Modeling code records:
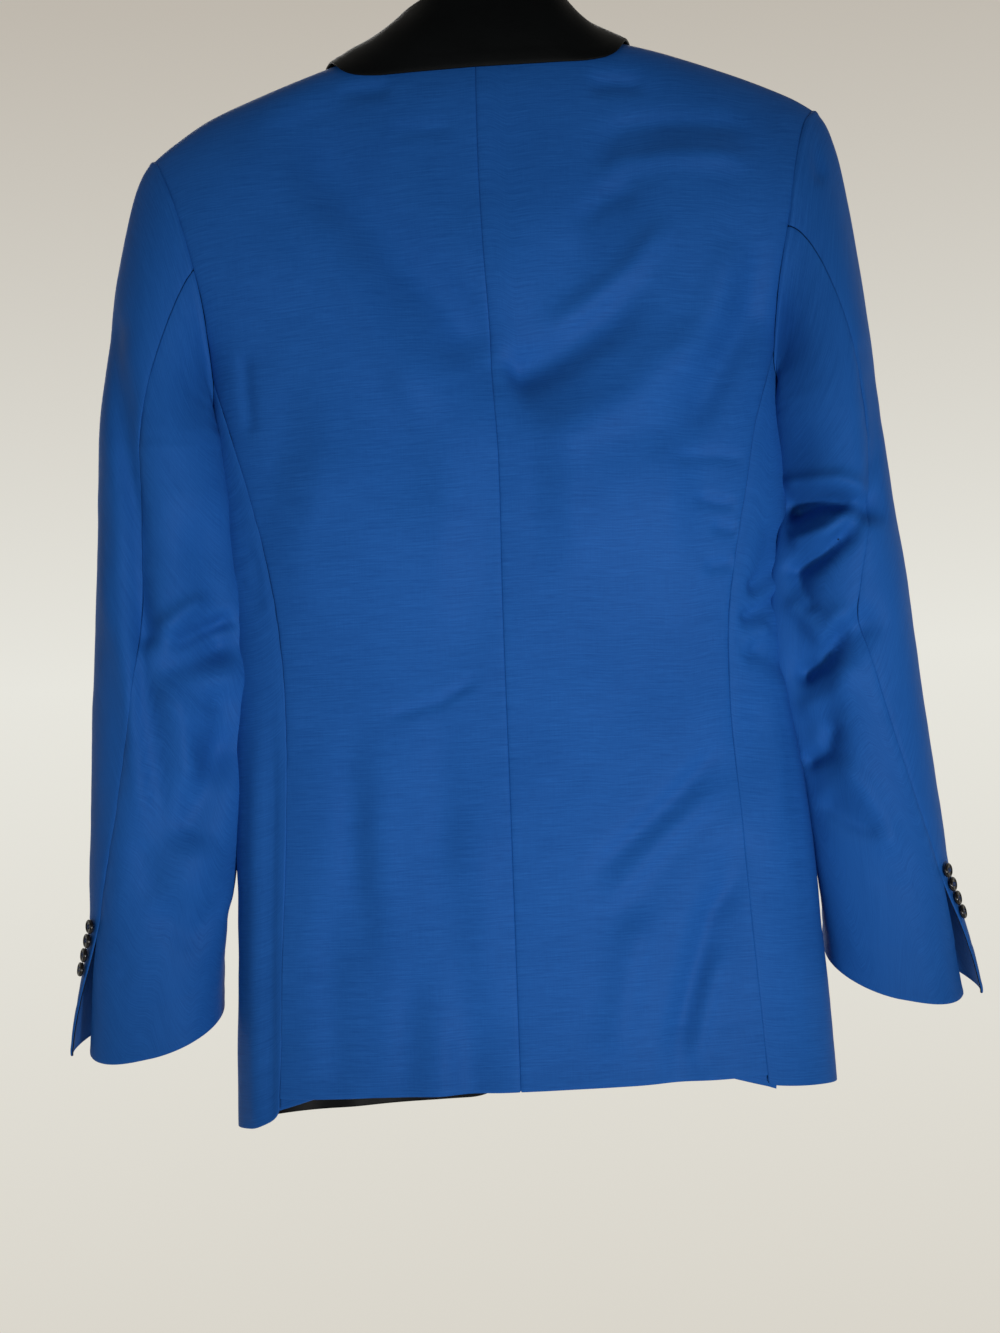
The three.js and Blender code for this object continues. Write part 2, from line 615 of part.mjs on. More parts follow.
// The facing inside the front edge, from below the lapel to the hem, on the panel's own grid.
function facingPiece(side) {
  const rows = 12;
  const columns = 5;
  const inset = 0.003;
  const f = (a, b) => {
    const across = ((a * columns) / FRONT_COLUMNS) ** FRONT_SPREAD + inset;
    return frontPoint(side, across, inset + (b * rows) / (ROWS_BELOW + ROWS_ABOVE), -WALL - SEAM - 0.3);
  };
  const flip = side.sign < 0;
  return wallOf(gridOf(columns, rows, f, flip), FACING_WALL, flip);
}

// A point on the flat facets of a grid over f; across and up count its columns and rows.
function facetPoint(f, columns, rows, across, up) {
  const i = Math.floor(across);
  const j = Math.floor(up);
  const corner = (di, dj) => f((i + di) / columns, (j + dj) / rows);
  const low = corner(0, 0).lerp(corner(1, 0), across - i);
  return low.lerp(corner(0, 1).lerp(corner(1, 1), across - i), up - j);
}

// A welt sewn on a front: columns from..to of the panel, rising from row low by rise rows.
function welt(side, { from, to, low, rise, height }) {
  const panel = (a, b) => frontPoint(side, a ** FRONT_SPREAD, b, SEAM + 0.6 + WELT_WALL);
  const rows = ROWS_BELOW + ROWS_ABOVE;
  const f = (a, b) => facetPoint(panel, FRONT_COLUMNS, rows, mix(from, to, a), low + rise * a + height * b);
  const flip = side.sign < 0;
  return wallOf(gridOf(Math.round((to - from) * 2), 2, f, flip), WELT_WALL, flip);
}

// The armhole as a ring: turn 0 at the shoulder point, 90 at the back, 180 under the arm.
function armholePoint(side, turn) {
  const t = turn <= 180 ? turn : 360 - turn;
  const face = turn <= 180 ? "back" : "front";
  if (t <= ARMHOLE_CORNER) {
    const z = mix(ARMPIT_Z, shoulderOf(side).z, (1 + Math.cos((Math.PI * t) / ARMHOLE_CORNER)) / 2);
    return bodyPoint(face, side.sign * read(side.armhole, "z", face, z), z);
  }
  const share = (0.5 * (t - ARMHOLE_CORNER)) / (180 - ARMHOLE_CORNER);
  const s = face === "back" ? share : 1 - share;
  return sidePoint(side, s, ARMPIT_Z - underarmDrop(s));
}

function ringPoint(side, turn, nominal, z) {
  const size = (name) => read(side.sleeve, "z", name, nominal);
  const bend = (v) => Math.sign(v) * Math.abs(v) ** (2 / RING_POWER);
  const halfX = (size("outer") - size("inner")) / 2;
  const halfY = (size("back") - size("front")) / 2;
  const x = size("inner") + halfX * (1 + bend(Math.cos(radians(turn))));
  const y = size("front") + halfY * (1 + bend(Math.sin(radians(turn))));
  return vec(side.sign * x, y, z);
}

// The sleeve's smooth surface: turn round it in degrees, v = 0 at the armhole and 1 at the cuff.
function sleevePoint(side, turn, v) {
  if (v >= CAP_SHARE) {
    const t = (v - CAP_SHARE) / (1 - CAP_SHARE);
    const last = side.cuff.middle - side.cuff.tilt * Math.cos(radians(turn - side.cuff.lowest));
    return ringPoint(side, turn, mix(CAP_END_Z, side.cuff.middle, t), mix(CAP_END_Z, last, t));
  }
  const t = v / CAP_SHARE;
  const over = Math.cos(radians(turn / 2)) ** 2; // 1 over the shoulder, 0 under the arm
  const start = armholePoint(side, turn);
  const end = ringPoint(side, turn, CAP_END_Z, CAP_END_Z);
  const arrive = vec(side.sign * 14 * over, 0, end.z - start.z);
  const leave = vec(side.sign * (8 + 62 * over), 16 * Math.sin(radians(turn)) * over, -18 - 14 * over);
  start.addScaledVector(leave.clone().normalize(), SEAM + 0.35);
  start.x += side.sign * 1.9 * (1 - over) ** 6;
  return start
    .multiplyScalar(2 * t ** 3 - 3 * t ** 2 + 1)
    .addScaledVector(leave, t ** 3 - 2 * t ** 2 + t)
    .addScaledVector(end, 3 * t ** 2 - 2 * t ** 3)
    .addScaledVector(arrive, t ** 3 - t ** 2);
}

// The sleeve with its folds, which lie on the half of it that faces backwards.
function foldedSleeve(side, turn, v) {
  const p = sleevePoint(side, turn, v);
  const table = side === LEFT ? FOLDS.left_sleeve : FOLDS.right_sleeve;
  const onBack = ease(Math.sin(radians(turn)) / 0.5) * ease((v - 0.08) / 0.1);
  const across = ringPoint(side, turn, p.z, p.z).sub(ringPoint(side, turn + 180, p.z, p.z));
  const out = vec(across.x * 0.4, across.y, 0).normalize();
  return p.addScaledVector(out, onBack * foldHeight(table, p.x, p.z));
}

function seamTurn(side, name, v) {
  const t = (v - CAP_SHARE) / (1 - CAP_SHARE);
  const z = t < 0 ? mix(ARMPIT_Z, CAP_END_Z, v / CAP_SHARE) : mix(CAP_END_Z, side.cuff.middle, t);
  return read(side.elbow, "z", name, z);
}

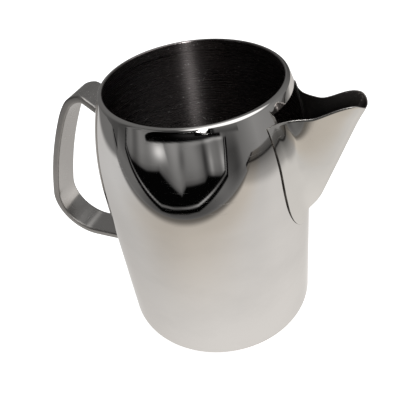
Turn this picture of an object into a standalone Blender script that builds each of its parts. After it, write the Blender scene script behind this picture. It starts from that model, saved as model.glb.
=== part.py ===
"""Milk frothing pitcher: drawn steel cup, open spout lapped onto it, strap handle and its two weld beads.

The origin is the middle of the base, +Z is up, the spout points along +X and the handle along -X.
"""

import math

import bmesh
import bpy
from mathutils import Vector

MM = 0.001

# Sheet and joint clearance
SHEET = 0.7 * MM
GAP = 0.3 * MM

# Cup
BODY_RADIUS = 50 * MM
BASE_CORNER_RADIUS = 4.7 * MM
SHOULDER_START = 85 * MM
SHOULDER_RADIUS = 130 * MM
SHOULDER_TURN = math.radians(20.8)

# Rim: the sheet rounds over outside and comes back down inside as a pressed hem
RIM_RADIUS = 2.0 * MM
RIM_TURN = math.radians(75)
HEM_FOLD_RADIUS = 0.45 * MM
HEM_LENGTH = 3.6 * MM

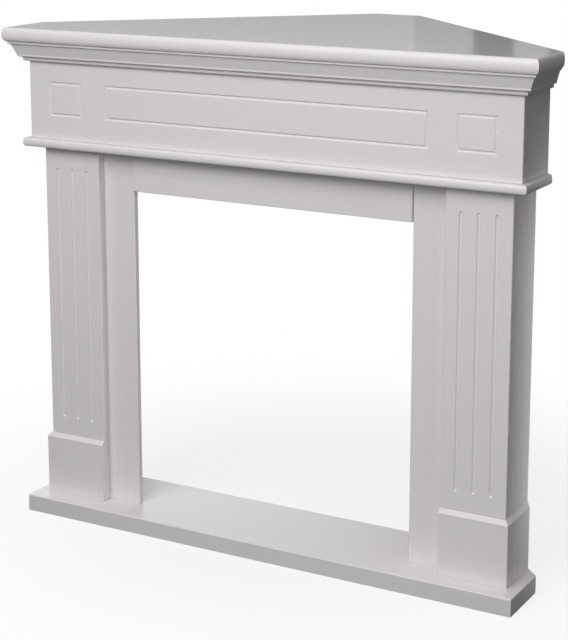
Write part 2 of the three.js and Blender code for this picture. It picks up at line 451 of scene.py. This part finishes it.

Problem to solve: The full set of records should be duplicated exactly.

Written answer:
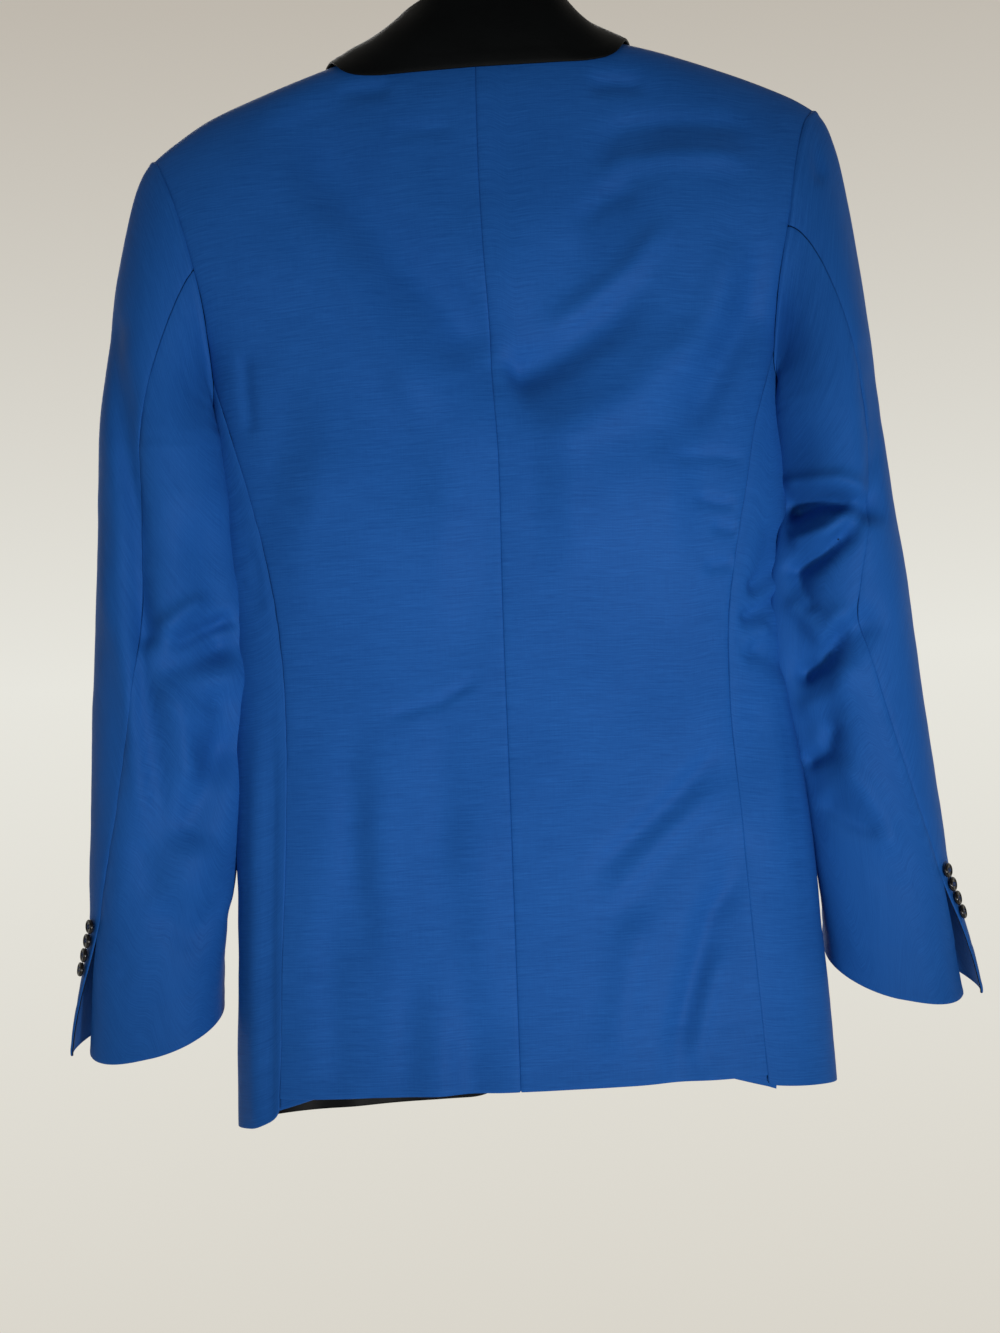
The three.js and Blender code for this object continues. Write part 2, from line 615 of part.mjs on. More parts follow.
// The facing inside the front edge, from below the lapel to the hem, on the panel's own grid.
function facingPiece(side) {
  const rows = 12;
  const columns = 5;
  const inset = 0.003;
  const f = (a, b) => {
    const across = ((a * columns) / FRONT_COLUMNS) ** FRONT_SPREAD + inset;
    return frontPoint(side, across, inset + (b * rows) / (ROWS_BELOW + ROWS_ABOVE), -WALL - SEAM - 0.3);
  };
  const flip = side.sign < 0;
  return wallOf(gridOf(columns, rows, f, flip), FACING_WALL, flip);
}

// A point on the flat facets of a grid over f; across and up count its columns and rows.
function facetPoint(f, columns, rows, across, up) {
  const i = Math.floor(across);
  const j = Math.floor(up);
  const corner = (di, dj) => f((i + di) / columns, (j + dj) / rows);
  const low = corner(0, 0).lerp(corner(1, 0), across - i);
  return low.lerp(corner(0, 1).lerp(corner(1, 1), across - i), up - j);
}

// A welt sewn on a front: columns from..to of the panel, rising from row low by rise rows.
function welt(side, { from, to, low, rise, height }) {
  const panel = (a, b) => frontPoint(side, a ** FRONT_SPREAD, b, SEAM + 0.6 + WELT_WALL);
  const rows = ROWS_BELOW + ROWS_ABOVE;
  const f = (a, b) => facetPoint(panel, FRONT_COLUMNS, rows, mix(from, to, a), low + rise * a + height * b);
  const flip = side.sign < 0;
  return wallOf(gridOf(Math.round((to - from) * 2), 2, f, flip), WELT_WALL, flip);
}

// The armhole as a ring: turn 0 at the shoulder point, 90 at the back, 180 under the arm.
function armholePoint(side, turn) {
  const t = turn <= 180 ? turn : 360 - turn;
  const face = turn <= 180 ? "back" : "front";
  if (t <= ARMHOLE_CORNER) {
    const z = mix(ARMPIT_Z, shoulderOf(side).z, (1 + Math.cos((Math.PI * t) / ARMHOLE_CORNER)) / 2);
    return bodyPoint(face, side.sign * read(side.armhole, "z", face, z), z);
  }
  const share = (0.5 * (t - ARMHOLE_CORNER)) / (180 - ARMHOLE_CORNER);
  const s = face === "back" ? share : 1 - share;
  return sidePoint(side, s, ARMPIT_Z - underarmDrop(s));
}

function ringPoint(side, turn, nominal, z) {
  const size = (name) => read(side.sleeve, "z", name, nominal);
  const bend = (v) => Math.sign(v) * Math.abs(v) ** (2 / RING_POWER);
  const halfX = (size("outer") - size("inner")) / 2;
  const halfY = (size("back") - size("front")) / 2;
  const x = size("inner") + halfX * (1 + bend(Math.cos(radians(turn))));
  const y = size("front") + halfY * (1 + bend(Math.sin(radians(turn))));
  return vec(side.sign * x, y, z);
}

// The sleeve's smooth surface: turn round it in degrees, v = 0 at the armhole and 1 at the cuff.
function sleevePoint(side, turn, v) {
  if (v >= CAP_SHARE) {
    const t = (v - CAP_SHARE) / (1 - CAP_SHARE);
    const last = side.cuff.middle - side.cuff.tilt * Math.cos(radians(turn - side.cuff.lowest));
    return ringPoint(side, turn, mix(CAP_END_Z, side.cuff.middle, t), mix(CAP_END_Z, last, t));
  }
  const t = v / CAP_SHARE;
  const over = Math.cos(radians(turn / 2)) ** 2; // 1 over the shoulder, 0 under the arm
  const start = armholePoint(side, turn);
  const end = ringPoint(side, turn, CAP_END_Z, CAP_END_Z);
  const arrive = vec(side.sign * 14 * over, 0, end.z - start.z);
  const leave = vec(side.sign * (8 + 62 * over), 16 * Math.sin(radians(turn)) * over, -18 - 14 * over);
  start.addScaledVector(leave.clone().normalize(), SEAM + 0.35);
  start.x += side.sign * 1.9 * (1 - over) ** 6;
  return start
    .multiplyScalar(2 * t ** 3 - 3 * t ** 2 + 1)
    .addScaledVector(leave, t ** 3 - 2 * t ** 2 + t)
    .addScaledVector(end, 3 * t ** 2 - 2 * t ** 3)
    .addScaledVector(arrive, t ** 3 - t ** 2);
}

// The sleeve with its folds, which lie on the half of it that faces backwards.
function foldedSleeve(side, turn, v) {
  const p = sleevePoint(side, turn, v);
  const table = side === LEFT ? FOLDS.left_sleeve : FOLDS.right_sleeve;
  const onBack = ease(Math.sin(radians(turn)) / 0.5) * ease((v - 0.08) / 0.1);
  const across = ringPoint(side, turn, p.z, p.z).sub(ringPoint(side, turn + 180, p.z, p.z));
  const out = vec(across.x * 0.4, across.y, 0).normalize();
  return p.addScaledVector(out, onBack * foldHeight(table, p.x, p.z));
}

function seamTurn(side, name, v) {
  const t = (v - CAP_SHARE) / (1 - CAP_SHARE);
  const z = t < 0 ? mix(ARMPIT_Z, CAP_END_Z, v / CAP_SHARE) : mix(CAP_END_Z, side.cuff.middle, t);
  return read(side.elbow, "z", name, z);
}

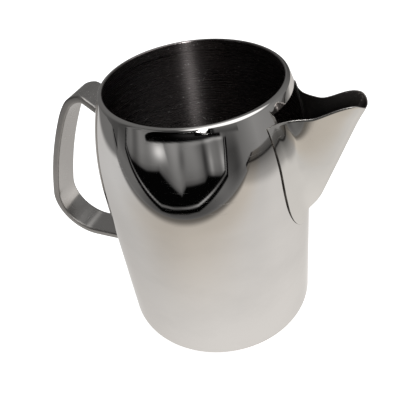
Turn this picture of an object into a standalone Blender script that builds each of its parts. After it, write the Blender scene script behind this picture. It starts from that model, saved as model.glb.
=== part.py ===
"""Milk frothing pitcher: drawn steel cup, open spout lapped onto it, strap handle and its two weld beads.

The origin is the middle of the base, +Z is up, the spout points along +X and the handle along -X.
"""

import math

import bmesh
import bpy
from mathutils import Vector

MM = 0.001

# Sheet and joint clearance
SHEET = 0.7 * MM
GAP = 0.3 * MM

# Cup
BODY_RADIUS = 50 * MM
BASE_CORNER_RADIUS = 4.7 * MM
SHOULDER_START = 85 * MM
SHOULDER_RADIUS = 130 * MM
SHOULDER_TURN = math.radians(20.8)

# Rim: the sheet rounds over outside and comes back down inside as a pressed hem
RIM_RADIUS = 2.0 * MM
RIM_TURN = math.radians(75)
HEM_FOLD_RADIUS = 0.45 * MM
HEM_LENGTH = 3.6 * MM

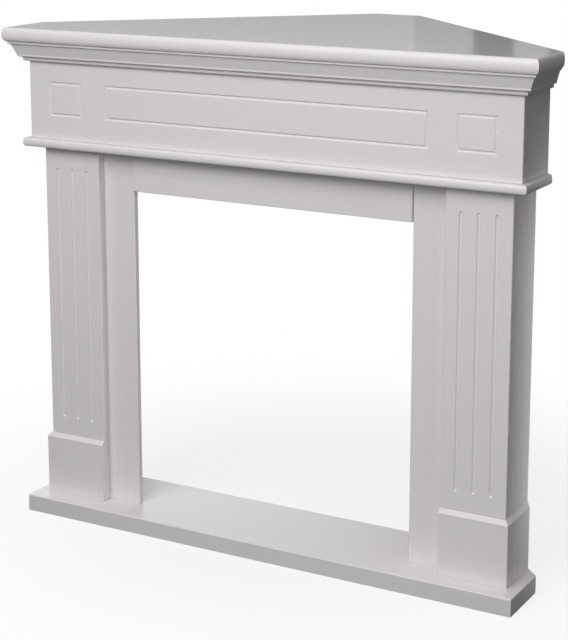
Write part 2 of the three.js and Blender code for this picture. It picks up at line 451 of scene.py. This part finishes it.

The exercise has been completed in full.